● **What you have to do**
Give every line of the material again, exactly as written.

● **Information shown**
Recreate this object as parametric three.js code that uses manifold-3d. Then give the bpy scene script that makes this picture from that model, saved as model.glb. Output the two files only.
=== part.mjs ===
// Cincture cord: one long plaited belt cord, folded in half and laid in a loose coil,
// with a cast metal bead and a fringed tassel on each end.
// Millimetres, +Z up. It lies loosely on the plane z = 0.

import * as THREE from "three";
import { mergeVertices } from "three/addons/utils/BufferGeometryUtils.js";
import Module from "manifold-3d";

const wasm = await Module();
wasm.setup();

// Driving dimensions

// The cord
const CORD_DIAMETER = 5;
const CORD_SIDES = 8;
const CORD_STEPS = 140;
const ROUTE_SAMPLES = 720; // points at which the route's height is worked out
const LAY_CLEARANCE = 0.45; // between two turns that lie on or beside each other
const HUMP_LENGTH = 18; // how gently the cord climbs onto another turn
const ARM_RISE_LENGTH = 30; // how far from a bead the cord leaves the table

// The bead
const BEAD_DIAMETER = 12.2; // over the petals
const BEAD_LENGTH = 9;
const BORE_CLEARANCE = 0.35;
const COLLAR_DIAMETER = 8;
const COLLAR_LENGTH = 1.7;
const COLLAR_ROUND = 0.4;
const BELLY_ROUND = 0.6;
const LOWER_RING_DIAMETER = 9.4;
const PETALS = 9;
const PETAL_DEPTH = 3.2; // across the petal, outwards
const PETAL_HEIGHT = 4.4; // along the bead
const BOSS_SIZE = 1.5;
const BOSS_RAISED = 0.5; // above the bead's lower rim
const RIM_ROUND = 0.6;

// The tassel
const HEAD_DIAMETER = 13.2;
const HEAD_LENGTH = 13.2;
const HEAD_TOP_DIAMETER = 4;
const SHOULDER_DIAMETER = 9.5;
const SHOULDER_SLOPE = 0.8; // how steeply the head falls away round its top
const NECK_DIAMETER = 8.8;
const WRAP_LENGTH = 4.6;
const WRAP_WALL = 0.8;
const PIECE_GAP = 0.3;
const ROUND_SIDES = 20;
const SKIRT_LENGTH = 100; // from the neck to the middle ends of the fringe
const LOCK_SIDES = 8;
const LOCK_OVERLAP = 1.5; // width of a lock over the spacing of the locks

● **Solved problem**
Recreate this object as parametric three.js code that uses manifold-3d. Then give the bpy scene script that makes this picture from that model, saved as model.glb. Output the two files only.
=== part.mjs ===
// Cincture cord: one long plaited belt cord, folded in half and laid in a loose coil,
// with a cast metal bead and a fringed tassel on each end.
// Millimetres, +Z up. It lies loosely on the plane z = 0.

import * as THREE from "three";
import { mergeVertices } from "three/addons/utils/BufferGeometryUtils.js";
import Module from "manifold-3d";

const wasm = await Module();
wasm.setup();

// Driving dimensions

// The cord
const CORD_DIAMETER = 5;
const CORD_SIDES = 8;
const CORD_STEPS = 140;
const ROUTE_SAMPLES = 720; // points at which the route's height is worked out
const LAY_CLEARANCE = 0.45; // between two turns that lie on or beside each other
const HUMP_LENGTH = 18; // how gently the cord climbs onto another turn
const ARM_RISE_LENGTH = 30; // how far from a bead the cord leaves the table

// The bead
const BEAD_DIAMETER = 12.2; // over the petals
const BEAD_LENGTH = 9;
const BORE_CLEARANCE = 0.35;
const COLLAR_DIAMETER = 8;
const COLLAR_LENGTH = 1.7;
const COLLAR_ROUND = 0.4;
const BELLY_ROUND = 0.6;
const LOWER_RING_DIAMETER = 9.4;
const PETALS = 9;
const PETAL_DEPTH = 3.2; // across the petal, outwards
const PETAL_HEIGHT = 4.4; // along the bead
const BOSS_SIZE = 1.5;
const BOSS_RAISED = 0.5; // above the bead's lower rim
const RIM_ROUND = 0.6;

// The tassel
const HEAD_DIAMETER = 13.2;
const HEAD_LENGTH = 13.2;
const HEAD_TOP_DIAMETER = 4;
const SHOULDER_DIAMETER = 9.5;
const SHOULDER_SLOPE = 0.8; // how steeply the head falls away round its top
const NECK_DIAMETER = 8.8;
const WRAP_LENGTH = 4.6;
const WRAP_WALL = 0.8;
const PIECE_GAP = 0.3;
const ROUND_SIDES = 20;
const SKIRT_LENGTH = 100; // from the neck to the middle ends of the fringe
const LOCK_SIDES = 8;
const LOCK_OVERLAP = 1.5; // width of a lock over the spacing of the locks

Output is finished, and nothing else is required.